All that activity led to a milestone this month, when Elbek opened 9Round Fitness, a gym in the Kmart center in Goleta. It is the newest of more than 500 worldwide franchises started by world champion kickboxer Shannon Hudson. In a crowded fitness market, 9Round’s selling point is a complete workout in a half hour, three minutes at nine different stations, with a menu that changes every day. Trainers are on hand to assist the clients, but there are no class times.
“Just show up and get started,” Elbek said. “We don’t teach fighting. It’s a circuit training routine with kickboxing concepts.” By offering a free initial session, he has signed up 90 members in Goleta. Several of them showed up at the end of a work day last week.
“We work full-time and wanted something short and effective,” said Jaime Delfin, who participated with his wife and 13-year-old daughter. “I feel all the stresses leaving me.”
Elbek often puts himself through the routine, but on this day, he was busy welcoming people and, every 30 minutes or so, mopping sweat off the floor, the evidence of his extending fitness from himself to others.
Coach Remembered
Behind the successes of the great U.S. women’s soccer team that won the 1996 Olympic gold medal and the 1999 World Cup — emblazoning such names as Brandi Chastain, Mia Hamm, and Julie Foudy in the national sports memory banks — was Tony DiCicco, a man who coached them with an effective low-key style.
Andrew Butcher, head coach of the Santa Barbara High girls’ basketball team, has an everlasting appreciation of DiCicco from reading the soccer coach’s book, Catch Them Being Good: Everything You Need to Know to Successfully Coach Girls.
“He helped me understand things that drove me crazy,” Butcher said, “like a girl I singled out for having a great game, and she starts crying because she feels embarrassed. It’s their pack mentality. Girls like to share, compromise, cooperate. DiCicco pinpoints those things. You have to teach them that standing out isn’t a bad thing if you’re doing good things for the team.”
Butcher, like any coach, wants his players to be motivated. “When there’s a rebound, you want to get it. You want to get the loose ball. DiCicco was big on winning the 50-50 ball in soccer.”

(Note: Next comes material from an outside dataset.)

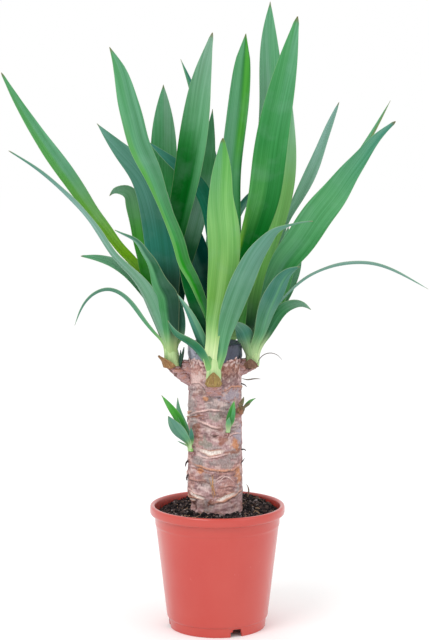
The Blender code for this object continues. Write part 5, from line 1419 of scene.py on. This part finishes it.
for lane, (side, row) in enumerate(SHEATHS.items()):
    shell = sheath_skin(CROWNS[side][0], *row, lane, SHEATH_THICKNESS)
    leafy_piece("dry_sheath_" + side, [shell], husk.material, "sheath", "bract_" + side)

# The bud sits on a low knob at the trunk's right: brown scales a little over half a millimetre thick,
# pink where they are fresh, close round a short spike whose tip has just turned green.
BUD_RED = (206, 150, 130)
BUD_BROWN = (122, 84, 52)
BUD_SCALE_THICKNESS = 0.6
BUD_LANE = 5
BUD_ROWS = (
    ((5, 0.35, 100, 0, 10, ((23, -22, 232), (25, -24, 239), (27, -25, 245))), "brown brown olive brown",
     "brown brown brown brown", ()),
    ((4, 0.35, 150, 0, 10, ((25, -21, 231), (29, -23, 235), (33, -24, 238))), "brown olive brown brown",
     "brown brown brown brown", ()),
    ((5, 0.30, 170, 0, 12, ((26, -20, 230), (32, -21, 238), (39, -22, 243))), "olive moss leafy grass",
     "moss leafy grass grass", ()),
)
BUD_SCALES = (
    (-120.0, 60.0, ((2.6, -0.6), (3.0, 2.0), (2.8, 6.4))),
    (-20.0, 60.0, ((2.7, -0.3), (3.0, 2.4), (3.2, 7.0))),
    (-70.0, 46.0, ((3.1, -1.0), (3.5, 1.2), (4.0, 4.6))),
    (20.0, 46.0, ((3.1, -1.0), (3.6, 1.2), (4.4, 4.2))),
)
bud_skins = shoot_skins(*SEATS["right"], BUD_ROWS, "brown", "brown")
for lane, row in enumerate(BUD_SCALES):
    bud_skins.append(sheath_skin(SEATS["right"][0], *row, BUD_RED, BUD_BROWN, lane + BUD_LANE,
                                 BUD_SCALE_THICKNESS))
leafy_piece("scaly_bud", bud_skins, husk.material, "sheath", "bud_right")

# Small dry things are still caught on the plant: a forked dead leaf tip by the left head, a curled
# thread and a stick by the right one, burrs, stray fibres, torn bark flakes, and pale fibres at the
# trunk's foot. Each is a thin tapering strand that lies on the bark or stands on the compost.
LEAF_SNAG = (34, 76, 58)
STRAY_FIBRE = (206, 156, 104)
BURR = (70, 58, 62)
CURLED_THREAD = (104, 92, 84)
DRY_STICK = (120, 106, 96)
REAR_STICK = (146, 120, 100)
STRAND_DARK = (64, 46, 38)
STRAND_CREASE = 60.0
STRAND_STATIONS = 22
STRAND_SIDES = 8
FOOT_FIBRES = 46
FOOT_FIBRE_START = 121.5
BARK_FLAKES = 60
# Single strands: half thickness, colour and route.
DRY_THREADS = (
    (1.5, LEAF_SNAG, ((-38.5, -8, 272), (-36.9, -9.5, 280), (-35.4, -10.5, 287), (-34.1, -12, 294))),
    (1.1, LEAF_SNAG, ((-38.6, -8, 273), (-38.4, -9, 281), (-37.8, -10, 286), (-37.6, -11, 291))),
    (0.45, LIP_PINK, ((0.6, -28.6, 155), (3.6, -29.3, 160), (7.7, -29.4, 163), (12.8, -28.0, 161),
                      (17, -24.5, 156))),
    (0.4, STRAY_FIBRE, ((-6.1, -28.6, 165), (-4.5, -29.4, 158), (-5.6, -28.8, 149), (-4, -29, 141))),
    (0.35, STRAY_FIBRE, ((-3.5, -28.8, 166), (-5, -29.6, 156), (-3, -29, 147), (-4.5, -29.2, 140))),
    (0.35, STRAY_FIBRE, ((-8.6, -28.4, 162), (-5.6, -29.4, 152), (-1.5, -29, 143))),
    (1.1, BURR, ((-24, -6, 177), (-29, -7, 176), (-32, -8, 173.5), (-33, -9, 169.5))),
    (1.2, BURR, ((-24, -7, 162), (-29, -8, 161.5), (-31.5, -9, 158.6), (-31.5, -9, 155))),
    (0.8, BURR, ((21, -7, 186), (25.5, -8, 187.3), (28, -9, 187.4), (29.5, -9, 185.8))),
    (0.6, BURR, ((22, -7, 171), (26, -8, 175), (28, -9, 178.5))),
    (0.7, BURR, ((21, -7, 257), (25.5, -8, 255.6), (28.3, -9, 254.5), (30, -9, 252.5))),
    (0.45, CURLED_THREAD, ((39, -9, 271), (41, -10, 277), (44, -11, 283), (49, -12, 287), (55, -12, 288),
                           (61, -12, 286), (66, -12, 281))),
    (0.7, DRY_STICK, ((25, -13, 262), (31, -15, 261), (37, -16, 262), (44, -17, 262))),
    (0.8, REAR_STICK, ((31, 40, 124), (33, 41, 130), (33, 42, 136), (31, 43, 140))),
)


bits = []


def add_bit(route, width, tone, shade=1.0, sides=5):
    """Lay one strand along its route."""
    points, faces = thread(route, width, sides)
    bits.append((points, faces, dyed(points, tone, shade)))


for width, tone, route in DRY_THREADS:
    add_bit(smooth_path(route, STRAND_STATIONS)[0], width, tone, sides=STRAND_SIDES)
foot_draw = np.random.default_rng(23)
for k in range(FOOT_FIBRES):
    azimuth = foot_draw.uniform(0.0, math.tau)
    lean = foot_draw.normal(0.0, 0.35)
    tall = foot_draw.uniform(2.0, 6.0)
    route = [around(CANE_RADIUS + 0.4 + 0.5 * math.sin(step + k), azimuth + lean * step / 6.0,
                    FOOT_FIBRE_START + tall * step / 5.0, (CANE_X, 0.0)) for step in range(6)]
    add_bit(route, foot_draw.uniform(0.18, 0.4), THREAD_TONE, foot_draw.uniform(0.6, 1.0))
flake_draw = np.random.default_rng(29)
for k in range(BARK_FLAKES):
    azimuth = flake_draw.uniform(0.0, math.tau)
    height = flake_draw.uniform(132.0, 276.0)
    size = flake_draw.uniform(0.8, 2.6)
    reach = CANE_RADIUS - taper_at(height) - 0.2
    route = [around(reach + 0.5 * math.sin(t * 3.0), azimuth + size * (t - 0.5) / 14.0,
                    height + flake_draw.normal(0.0, 0.25), (CANE_X, 0.0)) for t in np.linspace(0.0, 1.0, 5)]
    width = flake_draw.uniform(0.3, 0.7)
    add_bit(route, width, (LIP_PINK, LIP_ORANGE, BARK_DARK, RUST)[flake_draw.integers(4)])
withered = Finish("dry_fibre", Roughness=0.85)
strand_grain = withered.grain(700.0, 3.0)
strand_colour = withered.touch(withered.drawn("tone", True), paint(*STRAND_DARK), strand_grain,
                               0.4, 0.65, 0.4)
withered.coat(strand_colour, None, withered.bump(withered.grain(1400.0, 3.0), 0.15, 0.6))
dry_bits = toned_piece("dry_bits", bits, withered.material, STRAND_CREASE)
settle(dry_bits, "sheath")

# The plant stands on a plain white table in soft daylight, and the camera looks slightly down on it
# from a pace and a half away, with the lens that makes the pot as large as it is in the picture.
FLOOR_SIZE = 12.0
CAMERA_PLACE = (-0.003, -1.75, 0.52)
CAMERA_PITCH = 6.5
CAMERA_LENS = 96.53
SENSOR_HEIGHT = 36.0
WHITE = (1.0, 1.0, 1.0, 1.0)
LAMPS_LOOK_AT = (0.0, 0.0, 0.3)

bpy.context.scene.view_settings.view_transform = "Standard"
table_mesh = bpy.data.meshes.new("white_table")
corners = [(-FLOOR_SIZE, -FLOOR_SIZE, 0.0), (FLOOR_SIZE, -FLOOR_SIZE, 0.0),
           (FLOOR_SIZE, FLOOR_SIZE, 0.0), (-FLOOR_SIZE, FLOOR_SIZE, 0.0)]
table_mesh.from_pydata(corners, [], [(0, 1, 2, 3)])
table = bpy.data.objects.new("white_table", table_mesh)
bpy.context.scene.collection.objects.link(table)
white = Finish("white_table", Roughness=0.9, Specular_IOR_Level=0.0)
white.coat(WHITE)
table_mesh.materials.append(white.material)

world = bpy.data.worlds.new("daylight")
bpy.context.scene.world = world
world.use_nodes = True
sky = world.node_tree.nodes["Background"]
sky.inputs["Color"].default_value = WHITE
sky.inputs["Strength"].default_value = 1.0


def soft_lamp(name, place, size, power):
    """A large soft lamp that looks at the middle of the plant."""
    light = bpy.data.lights.new(name, "AREA")
    light.shape = "DISK"
    light.size = size
    light.energy = power
    made = bpy.data.objects.new(name, light)
    made.location = place
    made.rotation_euler = (Vector(LAMPS_LOOK_AT) - Vector(place)).to_track_quat("-Z", "Y").to_euler()
    bpy.context.scene.collection.objects.link(made)


soft_lamp("key", (-1.2, -1.6, 2.2), 1.4, 22.0)
soft_lamp("fill", (1.8, -1.4, 1.2), 1.8, 6.0)

lens = bpy.data.cameras.new("viewpoint")
lens.sensor_fit = "VERTICAL"
lens.sensor_height = SENSOR_HEIGHT
lens.lens = CAMERA_LENS
lens.clip_start = 0.05
lens.clip_end = 100.0
viewpoint = bpy.data.objects.new("viewpoint", lens)
viewpoint.location = CAMERA_PLACE
viewpoint.rotation_euler = (math.radians(90.0 - CAMERA_PITCH), 0.0, 0.0)
bpy.context.scene.collection.objects.link(viewpoint)
bpy.context.scene.camera = viewpoint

Winning those balls added up to a pile of victories. DiCicco’s U.S. teams compiled a 103-8-8 record in international matches.

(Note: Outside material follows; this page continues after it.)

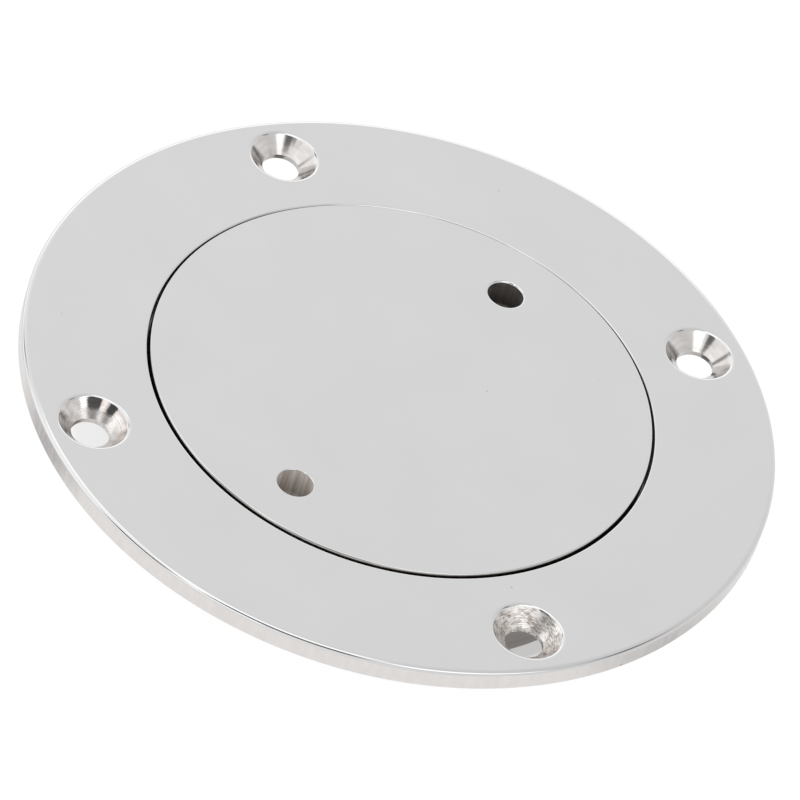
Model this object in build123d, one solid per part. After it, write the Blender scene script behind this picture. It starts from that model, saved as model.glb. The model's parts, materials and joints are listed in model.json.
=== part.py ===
from build123d import *
import math
import os

os.makedirs("parts", exist_ok=True)

# Deck inspection plate: a round flange with a threaded collar, a screw-in lid and its seal.
# Millimetres, +Z up. The origin is on the axis in the deck plane, which is the flange's underside.
# +X runs through one of the screw holes.

# Flange and its screw holes, from the rim inwards
flange_diameter = 127.0
flange_thickness = 3.5
rim_land = 2.6
screw_count = 4
screw_hole = 6.4
countersink = 11.8
countersink_angle = 90.0
inner_land = 6.3

# Lid seat and collar
lid_gap = 0.35
ledge_width = 2.6
collar_wall = 1.2
collar_depth = 14.5

# Thread, a coarse right-hand one with a trapezoid ridge
thread_pitch = 3.0
thread_depth = 1.4
ridge_base = 1.6
ridge_crest = 0.7
thread_clearance = 0.3
lid_turns = 2.0
ring_turns = 2.4
ridge_margin = 0.9
ridge_root_sink = 0.3

# Lid
lid_plate = 3.2
neck_step = 0.3
neck_below_ledge = 0.4
skirt_wall = 3.0
key_hole = 6.0
key_hole_depth = 5.0
key_inset = 3.5
key_line_angle = 34.4
drill_point_angle = 118.0
boss_wall = 2.5
boss_floor = 1.5

# Seal, squeezed between the lid's plate and the ring's ledge
seal_height = 1.8
seal_clearance = 0.05
seal_inner_gap = 0.15
seal_outer_gap = 0.45

# Edge finish
rim_round = 0.6
lip_round = 0.5
recess_round = 0.25
lid_edge_round = 0.3
key_lip_round = 0.15
foot_round = 0.1
hidden_round = 0.25
root_round = 1.0
thread_chamfer = 0.5
skirt_corner_round = 1.5

# Radii, from the rim inwards
flange_r = flange_diameter / 2
screw_circle_r = flange_r - rim_land - countersink / 2
recess_r = screw_circle_r - countersink / 2 - inner_land
collar_r = recess_r + collar_wall
bore_r = recess_r - ledge_width
ring_crest_r = bore_r - thread_depth
lid_r = recess_r - lid_gap
lid_crest_r = bore_r - thread_clearance
lid_root_r = ring_crest_r - thread_clearance
neck_r = lid_crest_r - neck_step
skirt_inner_r = lid_root_r - skirt_wall
key_circle_r = skirt_inner_r - key_inset
boss_r = key_hole / 2 + boss_wall
seal_inner_r = neck_r + seal_inner_gap
seal_outer_r = recess_r - seal_outer_gap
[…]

Stricken with cancer, DiCicco died last week at 68. He was the father of four, all boys, but he had lots of girls who fulfilled their dreams with his guidance.

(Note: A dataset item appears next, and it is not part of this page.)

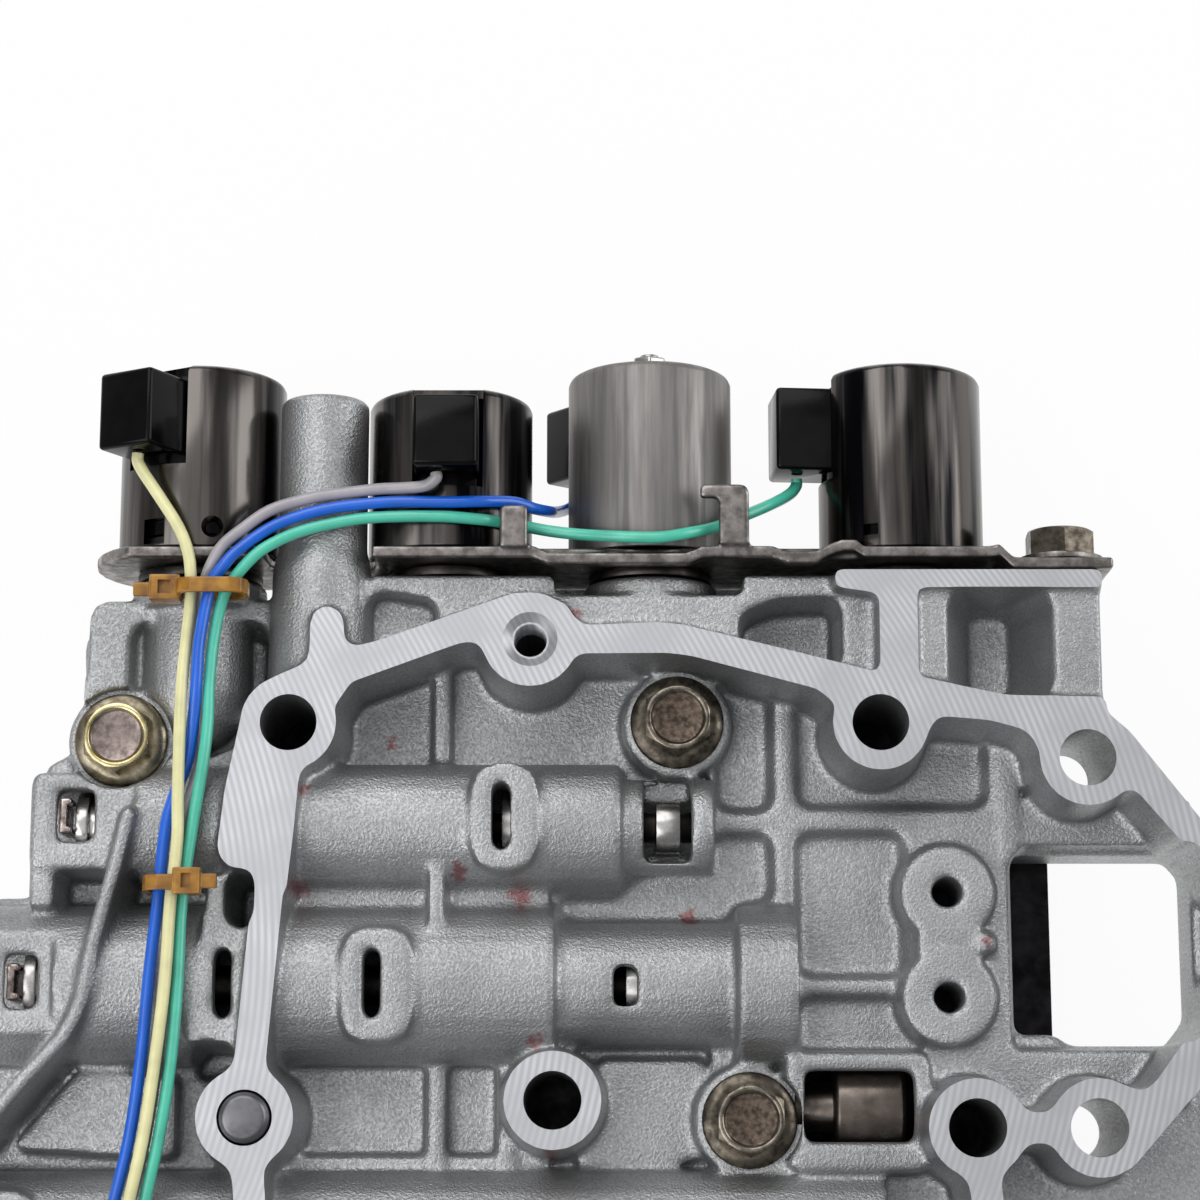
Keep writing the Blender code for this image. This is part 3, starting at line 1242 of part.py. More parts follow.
def solenoid(number):
    """Can, moulded coil, turned base with its nose, plunger and seal of one solenoid."""
    index = number - 1
    tag = "solenoid_%d_" % number
    x = CAN_AT_X[index]
    base_y = CAN_BASE_Y
    top_y = base_y + CAN_HEIGHT[index]
    up = (0.0, 1.0, 0.0)
    inner = CAN_RADIUS - CAN_WALL
    disc = 2.0
    block_high = top_y - BLOCK_DROP[index]
    block_low = block_high - BLOCK_HEIGHT[index]

    cup = [
        (0.0, CAN_HEIGHT[index] - CAN_TOP_WALL),
        (inner, CAN_HEIGHT[index] - CAN_TOP_WALL),
        (inner, 0.0),
        (CAN_RADIUS, 0.0),
        (CAN_RADIUS, CAN_HEIGHT[index] - 0.7),
        (CAN_RADIUS - 0.7, CAN_HEIGHT[index]),
        (0.0, CAN_HEIGHT[index]),
    ]
    can = turned(cup, (x, base_y, CAN_AXIS_Z), up, 24, tag + "can", CAN_STEEL)
    slot_width = BLOCK_WIDTH + 2.0 * SLOT_CLEARANCE
    cut(can, standing_block(x, block_low - 1.5, top_y + 1.0, BLOCK_ANGLE[index], inner - 1.9,
                            CAN_RADIUS + 2.0, slot_width))

    bobbin_low = base_y + disc + SEAT_GAP
    bobbin_high = top_y - CAN_TOP_WALL - SEAT_GAP
    sleeve = inner - RUNNING_GAP
    profile = [
        (COIL_BORE_RADIUS, 0.0),
        (sleeve, 0.0),
        (sleeve, bobbin_high - bobbin_low),
        (COIL_BORE_RADIUS, bobbin_high - bobbin_low),
        (COIL_BORE_RADIUS, 0.0),
    ]
    coil = turned(profile, (x, bobbin_low, CAN_AXIS_Z), up, 24, tag + "coil", BLACK_MOULDING)
    add(coil, standing_block(x, block_low, block_high, BLOCK_ANGLE[index], sleeve - 2.0, BLOCK_REACH,
                             BLOCK_WIDTH, 1.2))

    nose_foot = base_y - TOP_FACE_Y
    flange_low = SEAT_GAP
    neck_low = flange_low + FLANGE_THICKNESS
    disc_low = nose_foot + 0.3
    groove = -SEAL_SINK
    outline = [
        (0.0, -NOSE_LENGTH),
        (NOSE_RADIUS - 0.8, -NOSE_LENGTH),
        (NOSE_RADIUS, 0.8 - NOSE_LENGTH),
        (NOSE_RADIUS, groove - SEAL_GROOVE_WIDTH / 2.0),
        (NOSE_RADIUS - SEAL_GROOVE_DEPTH, groove - SEAL_GROOVE_WIDTH / 2.0),
        (NOSE_RADIUS - SEAL_GROOVE_DEPTH, groove + SEAL_GROOVE_WIDTH / 2.0),
        (NOSE_RADIUS, groove + SEAL_GROOVE_WIDTH / 2.0),
        (NOSE_RADIUS, flange_low),
        (FLANGE_RADIUS, flange_low),
        (FLANGE_RADIUS, neck_low),
        (NECK_RADIUS, neck_low),
        (NECK_RADIUS, disc_low),
        (inner - RUNNING_GAP, disc_low),
        (inner - RUNNING_GAP, nose_foot + disc),
        (POLE_RADIUS, nose_foot + disc),
        (POLE_RADIUS, nose_foot + disc + POLE_LENGTH),
        (0.0, nose_foot + disc + POLE_LENGTH),
    ]
    turned(outline, (x, TOP_FACE_Y, CAN_AXIS_Z), up, 14, tag + "base", TURNED_STEEL)

    plunger_low = base_y + disc + POLE_LENGTH + PLUNGER_TRAVEL + SEAT_GAP
    plunger_high = min(plunger_low + PLUNGER_LENGTH, bobbin_high)
    profile = [
        (0.0, 0.0),
        (PLUNGER_RADIUS, 0.0),
        (PLUNGER_RADIUS, plunger_high - plunger_low),
        (0.0, plunger_high - plunger_low),
    ]
    start = (x, plunger_low, CAN_AXIS_Z)
    own_origin(turned(profile, start, up, 12, tag + "plunger", TURNED_STEEL), start, up)

    bm = bmesh.new()
    seal_radius = NOSE_RADIUS - SEAL_GROOVE_DEPTH + RUNNING_GAP + SEAL_WIRE_RADIUS
    ring(bm, (x, TOP_FACE_Y + groove, CAN_AXIS_Z), up, seal_radius, SEAL_WIRE_RADIUS, 14, 6)
    finish(tag + "seal", bm, SEAL_RUBBER)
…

Foresters Player of the Week
Ashton Easley
Easley’s abbreviated season with the Foresters came to a Hollywood ending last Thursday. Due to report back to the Air Force Academy for summer training, the outfielder known as “The Colonel” singled home the winning run in the bottom of the ninth, capping Santa Barbara’s 4-3 comeback win over the So Cal Catch. In 11 games with the Foresters, Easley had a .375 batting average and a .487 on-base percentage. They’ll miss him when the Neptune Beach Pearl, the league’s winningest team from Alameda, visits Pershing Park this weekend. On the Fourth of July, the Foresters will host a 4:30 p.m. game against the Conejo Oaks.